* SET PROBLEM
Copy every line of the data that contains the string "bodies".

* RAW DATA

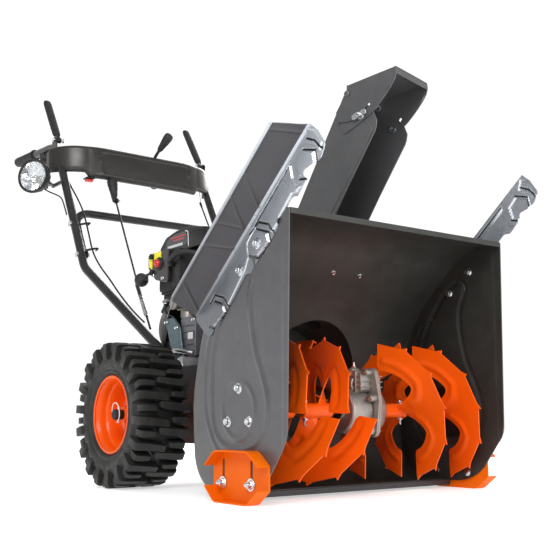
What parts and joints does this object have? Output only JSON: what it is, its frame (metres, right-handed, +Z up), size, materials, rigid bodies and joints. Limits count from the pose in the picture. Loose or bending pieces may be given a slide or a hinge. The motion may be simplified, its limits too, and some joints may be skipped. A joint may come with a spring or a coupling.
{
  "type": "two stage snowblower",
  "caption": "Walk-behind two stage snowblower with serrated ribbon augers in a wide housing, tall turning chute, lugged tyres, drift cutters and a handle panel.",
  "frame": {"origin": "on the ground, under the middle of the whole machine", "axes": "+Z up, machine faces -Y with the handles towards +Y, X across; -X is the right-hand side seen from the operator facing -Y"},
  "size_m": [0.7716, 1.733, 1.198],
  "materials": {
    "auger_paint": "gloss",
    "auger_shaft_steel": "satin",
    "axle_steel": "satin",
    "bearing_iron": "satin",
    "belt_cover_plastic": "matte",
    "belt_rubber": "matte",
    "bolt_zinc": "satin",
    "brace_paint": "satin",
    "bracket_paint": "satin",
    "bronze": "satin",
    "bulb_rubber": "satin",
    "cable_plastic": "matte",
    "chute_paint": "satin",
    "control_plastic": "satin",
    "cutter_steel": "satin",
    "drum_paint": "satin",
    "engine_aluminium": "matte",
    "frame_paint": "satin",
    "fuel_cap_plastic": "matte",
    "gear_lever_plastic": "matte",
    "gearbox_aluminium": "satin",
    "gearbox_screws": "satin",
    "grip_rubber": "matte",
    "handle_bolt_zinc": "satin",
    "handle_paint": "satin",
    "hood_bolt_zinc": "satin",
    "hood_paint": "satin",
    "housing_inside": "satin",
    "impeller_paint": "satin",
    "impeller_shaft_steel": "satin",
    "knob_zinc": "satin",
    "lamp_chrome": "polished",
    "lever_grip": "matte",
    "muffler_steel": "matte",
    "nut_zinc": "satin",
    "oil_cap_plastic": "matte",
    "panel_plastic": "satin",
    "pin_steel": "satin",
    "pulley_steel": "satin",
    "recoil_plastic": "satin",
    "rim_paint": "gloss",
    "scraper_paint": "satin",
    "shear_bolt_zinc": "satin",
    "shift_rod_steel": "satin",
    "shroud_plastic": "gloss",
    "side_plate_paint": "satin",
    "skid_paint": "gloss",
    "starter_grip": "matte",
    "switch_plastic": "gloss",
    "tank_paint": "gloss",
    "throttle_ball": "gloss",
    "tyre": "matte",
    "zinc_steel": "satin"
  },
  "bodies": {
    "chassis": {"auger_housing": "housing_inside", "belt_cover": "belt_cover_plastic", "cables": "cable_plastic", "chute_ring": "zinc_steel", "control_box": "control_plastic", "cross_brace": "brace_paint", "dash_panel": "panel_plastic", "drift_cutter_left": "cutter_steel", "drift_cutter_right": "cutter_steel", "drive_belt": "belt_rubber", "engine_block": "engine_aluminium", "engine_shroud": "shroud_plastic", "fuel_tank": "tank_paint", "gearbox_bolts": "gearbox_screws", "gearbox_case": "gearbox_aluminium", "handle_bolts": "handle_bolt_zinc", "handle_grips": "grip_rubber", "handle_tube_left": "handle_paint", "handle_tube_right": "handle_paint", "housing_bolts": "bolt_zinc", "impeller_housing": "drum_paint", "lamp_bracket": "bracket_paint", "muffler": "muffler_steel", "recoil_starter": "recoil_plastic", "scraper_bar": "scraper_paint", "shaft_bearings": "bearing_iron", "side_plate_left": "side_plate_paint", "side_plate_right": "side_plate_paint", "skid_nuts": "nut_zinc", "transmission_case": "frame_paint"},
    "augers": {"auger_right": "auger_paint", "auger_left": "auger_paint", "auger_shaft": "auger_shaft_steel", "worm_wheel": "bronze", "shear_bolts": "shear_bolt_zinc"},
    "impeller_rotor": {"impeller": "impeller_paint", "impeller_shaft": "impeller_shaft_steel", "impeller_pulley": "pulley_steel"},
    "wheels": {"wheel_axle": "axle_steel", "wheel_rims": "rim_paint", "tyre_right": "tyre", "tyre_left": "tyre", "hub_pins": "pin_steel"},
    "chute": {"discharge_chute": "chute_paint", "hood_bolts": "hood_bolt_zinc"},
    "hood": {"deflector_hood": "hood_paint"},
    "wing_knob": {"hood_knob": "knob_zinc"},
    "skid_right": {"skid_shoe_right": "skid_paint"},
    "skid_left": {"skid_shoe_left": "skid_paint"},
    "lever_right": {"clutch_lever_right": "lever_grip"},
    "lever_left": {"clutch_lever_left": "lever_grip"},
    "gear_control": {"gear_lever": "gear_lever_plastic"},
    "shift_link": {"shift_rod": "shift_rod_steel"},
    "lamp": {"headlight": "lamp_chrome"},
    "switch": {"lamp_switch": "switch_plastic"},
    "pull_grip": {"starter_handle": "starter_grip"},
    "bulb": {"primer_bulb": "bulb_rubber"},
    "tank_cap": {"fuel_cap": "fuel_cap_plastic"},
    "dipstick": {"oil_cap": "oil_cap_plastic"},
    "throttle": {"throttle_lever": "throttle_ball"}
  },
  "joints": [
    {"name": "auger_spin", "type": "hinge", "parent": "chassis", "child": "augers", "pos_m": [0, -0.5715, 0.183], "axis": [1, 0, 0], "continuous": true},
    {"name": "impeller_spin", "type": "hinge", "parent": "chassis", "child": "impeller_rotor", "pos_m": [0, -0.3415, 0.24], "axis": [0, 1, 0], "continuous": true},
    {"name": "wheel_spin", "type": "hinge", "parent": "chassis", "child": "wheels", "pos_m": [0, -0.0485, 0.178], "axis": [1, 0, 0], "continuous": true},
    {"name": "chute_turn", "type": "hinge", "parent": "chassis", "child": "chute", "pos_m": [0, -0.3535, 0.4464], "axis": [0, 0, 1], "range_deg": [-109.4, 80.6]},
    {"name": "hood_tilt", "type": "hinge", "parent": "chute", "child": "hood", "pos_m": [0.05322, -0.56078, 0.916], "axis": [0.9686, 0.2487, 0], "range_deg": [-50, 25]},
    {"name": "wing_knob_turn", "type": "hinge", "parent": "chute", "child": "wing_knob", "pos_m": [-0.00707, -0.61549, 0.856], "axis": [0.9686, 0.2487, 0], "range_deg": [-180, 180]},
    {"name": "skid_right_height", "type": "slide", "parent": "chassis", "child": "skid_right", "axis": [0, 0, 1], "range_m": [-0.04, 0]},
    {"name": "skid_left_height", "type": "slide", "parent": "chassis", "child": "skid_left", "axis": [0, 0, 1], "range_m": [-0.04, 0]},
    {"name": "lever_right_press", "type": "hinge", "parent": "chassis", "child": "lever_right", "pos_m": [-0.26, 0.5315, 1.036], "axis": [-1, 0, 0], "range_deg": [0, 34], "stiffness_Nm_per_rad": 2, "springref_deg": -22.92},
    {"name": "lever_left_press", "type": "hinge", "parent": "chassis", "child": "lever_left", "pos_m": [0.26, 0.5315, 1.036], "axis": [-1, 0, 0], "range_deg": [0, 34], "stiffness_Nm_per_rad": 2, "springref_deg": -22.92},
    {"name": "gear_shift", "type": "hinge", "parent": "chassis", "child": "gear_control", "pos_m": [0, 0.4435, 0.918], "axis": [1, 0, 0], "range_deg": [-10, 10]},
    {"name": "shift_rod_pivot", "type": "hinge", "parent": "gear_control", "child": "shift_link", "pos_m": [-0.116, 0.4095, 0.838], "axis": [1, 0, 0], "range_deg": [-11.6, 11.6]},
    {"name": "lamp_tilt", "type": "hinge", "parent": "chassis", "child": "lamp", "pos_m": [-0.3175, 0.5195, 0.893], "axis": [1, 0, 0], "range_deg": [-10, 10]},
    {"name": "lamp_switch_rock", "type": "hinge", "parent": "chassis", "child": "switch", "pos_m": [-0.186, 0.4575, 0.904], "axis": [1, 0, 0], "range_deg": [-8, 8]},
    {"name": "starter_pull", "type": "slide", "parent": "chassis", "child": "pull_grip", "axis": [0, 1, 0], "range_m": [0, 0.35], "stiffness_N_per_m": 20, "springref_m": -0.4},
    {"name": "primer_press", "type": "slide", "parent": "chassis", "child": "bulb", "axis": [1, 0, 0], "range_m": [0, 0.005], "stiffness_N_per_m": 400, "springref_m": -0.002},
    {"name": "tank_cap_turn", "type": "hinge", "parent": "chassis", "child": "tank_cap", "pos_m": [0.09, -0.0845, 0.715], "axis": [0, 0, 1], "range_deg": [-90, 0]},
    {"name": "dipstick_turn", "type": "hinge", "parent": "chassis", "child": "dipstick", "pos_m": [-0.06, 0.0135, 0.484], "axis": [0, 0, 1], "range_deg": [0, 180]},
    {"name": "throttle_swing", "type": "hinge", "parent": "chassis", "child": "throttle", "pos_m": [-0.209, -0.0025, 0.549], "axis": [1, 0, 0], "range_deg": [-15, 15]}
  ],
  "couplings": [
    {"joint": "impeller_spin", "follows": "auger_spin", "ratio": 10},
    {"joint": "shift_rod_pivot", "follows": "gear_shift", "ratio": -1.144}
  ]
}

* ANSWER TO THIS TASK
What parts and joints does this object have? Output only JSON: what it is, its frame (metres, right-handed, +Z up), size, materials, rigid bodies and joints. Limits count from the pose in the picture. Loose or bending pieces may be given a slide or a hinge. The motion may be simplified, its limits too, and some joints may be skipped. A joint may come with a spring or a coupling.
  "bodies": {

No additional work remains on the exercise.